When he and Murray were thrown together in 2013 to negotiate a budget deal, Ryan said Murray probably had some preconceived notions.
“Once we got to know each other — it took us a while — but she realized I am who I am and not who people say I am,” he said. “Does that make sense?”
Ryan now considers Murray a friend, and the two are championing bills in their respective chambers that would create a commission to study how best to use data to make good public policy.
It’s not going to be easy for Ryan to make inroads with the GOP conference’s most hardline conservatives. Many of them don’t want to shore up the votes for TPA, arguing it would be tantamount to giving the president more power than he already has.
“I don’t think Chairman Ryan’s had much of an impact on conservatives so far,” said Rep. Tim Huelskamp, R-Kan., the chairman of the Tea Party Caucus who plans to vote in favor of the trade deal in deference to his agriculture-heavy district. “I was talking to somebody from out West, where 90 percent of the calls coming in are to say they’re against it. The only time there was more opposition to something was re-electing Boehner as speaker.”
“Paul’s a very persuasive and outstanding leader; the forces that are working against him here are really not of his own making,” added Rep. Mark Meadows, R-N.C., a member of the conservative House Freedom Caucus who hasn’t yet committed on TPA.
Ryan has been stymied by outside forces before, most notably in the 113th Congress on immigration. Advocates for an immigration overhaul hoped Ryan’s support would make the idea more palatable for conservatives.
Asked why he was unable to shift public opinion on immigration, Ryan all but rolled his eyes and let out a weak laugh: “You want to get into immigration reform? People have written books about that!

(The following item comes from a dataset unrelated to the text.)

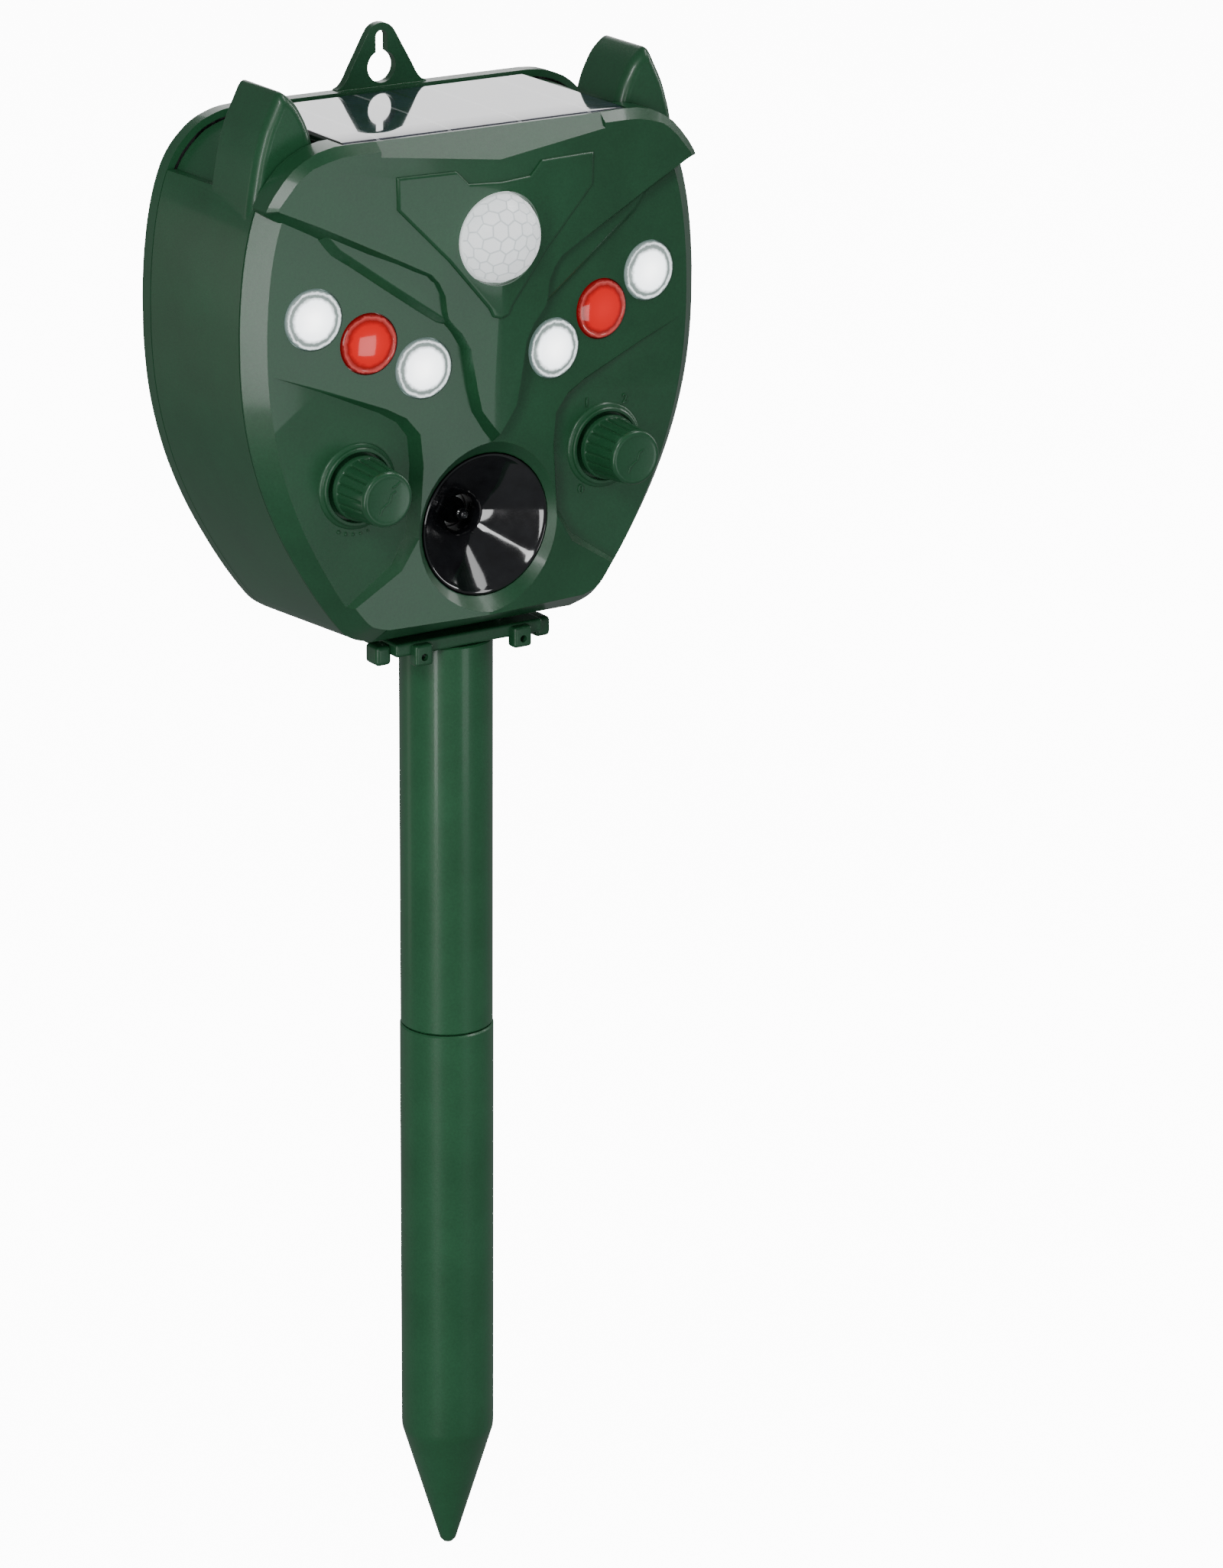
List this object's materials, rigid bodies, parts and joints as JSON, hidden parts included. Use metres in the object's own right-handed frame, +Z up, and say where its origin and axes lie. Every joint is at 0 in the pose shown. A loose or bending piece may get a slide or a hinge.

“It’s a sign of the times,” Ryan sighed. “I could get into this, that or the other. There’s no point in pointing fingers. Just the sign of the times.”
He rejected the premise of a similar meltdown over trade.
“What do you think the signal will be to the rest of the world if America … what do you think the rest of the world would do, think or say if we fail?” he said. “Failure is not an option.”